I have found dieticians to be largely useless and sometimes harmful in the way they teach mothers about nutrition.   (I’m sure truth-seeking dieticians do exist, however.)   Keep in mind that these are the folks designing the menus in school and hospital lunchrooms.   (Enough said?)   It’s not their fault: they are taught curricula heavily influenced and even written by the wealthiest industries in America: the dairy and meat conglomerates.

My experience is that dieticians feel their main job is to push milk and dairy products, because they have been taught that these products create strong bones and teeth.   I spoke with a dietician recently who had never heard of the ingredients in my Appendix A (whole-food sweeteners and other nutrition products you can find in health food stores).   She taught in a class I attended that getting your child to drink “flavored” milk is a great idea. By that she means hormone- and antibiotic-contaminated milk with pink chemical dye and plenty of sugar added.   Dieticians also believe that to get protein, you need to eat plenty of animal flesh.
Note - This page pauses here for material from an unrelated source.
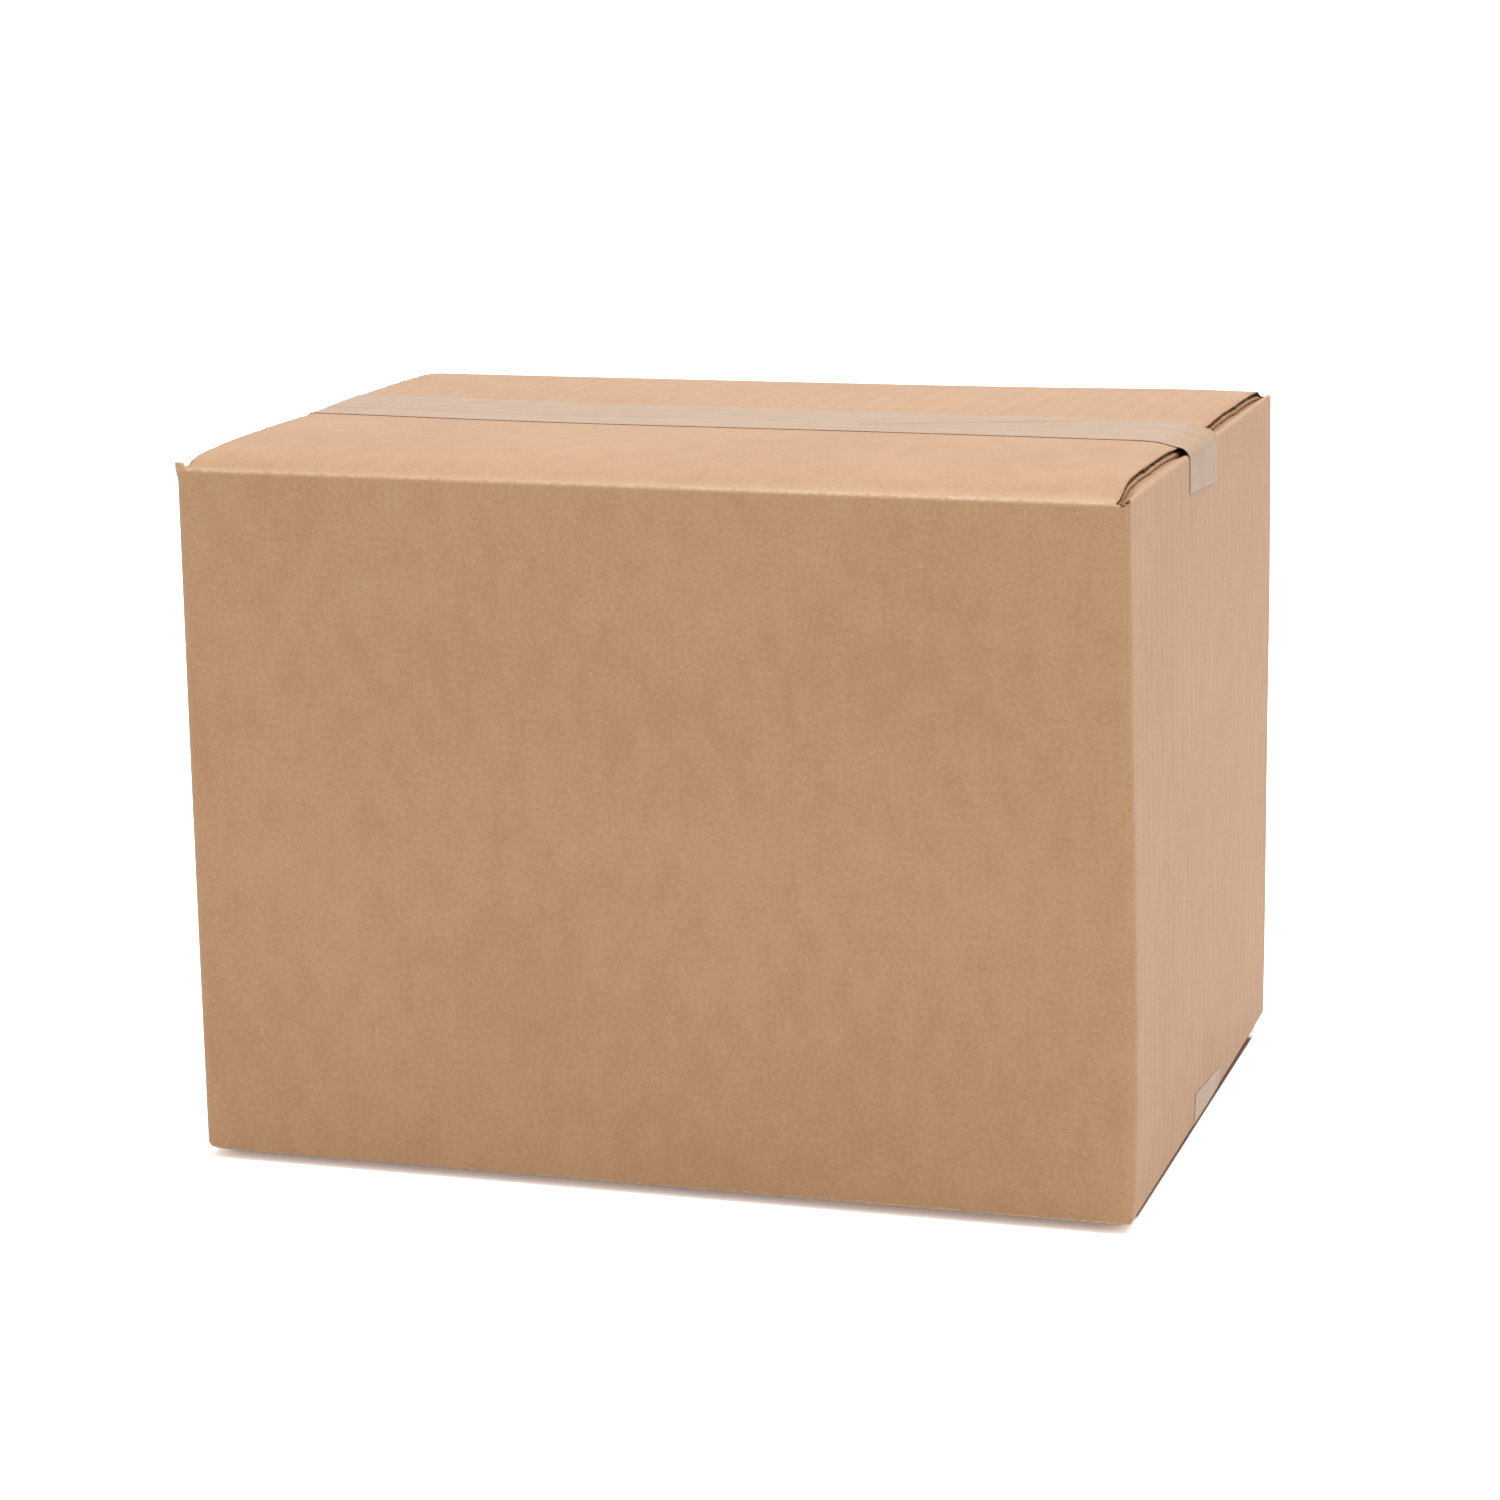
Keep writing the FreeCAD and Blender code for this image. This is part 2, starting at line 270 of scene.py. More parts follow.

I have looked elsewhere for my own nutrition education and strongly recommend you do the same, to increase your nutrition-related parenting skills for young children.   I don’t advocate for vegetarianism, but rather for increasing whole plant foods in the diet.   But the most bioavailable sources of calcium for humans are not found in the milk of other animals.   And protein is manufactured and utilized by the human body very well when the range of amino acids (the building blocks of proteins) in whole plant foods are supplied as fuel.   We need look no further than our vegetarian cousins, the primates, for evidence of this.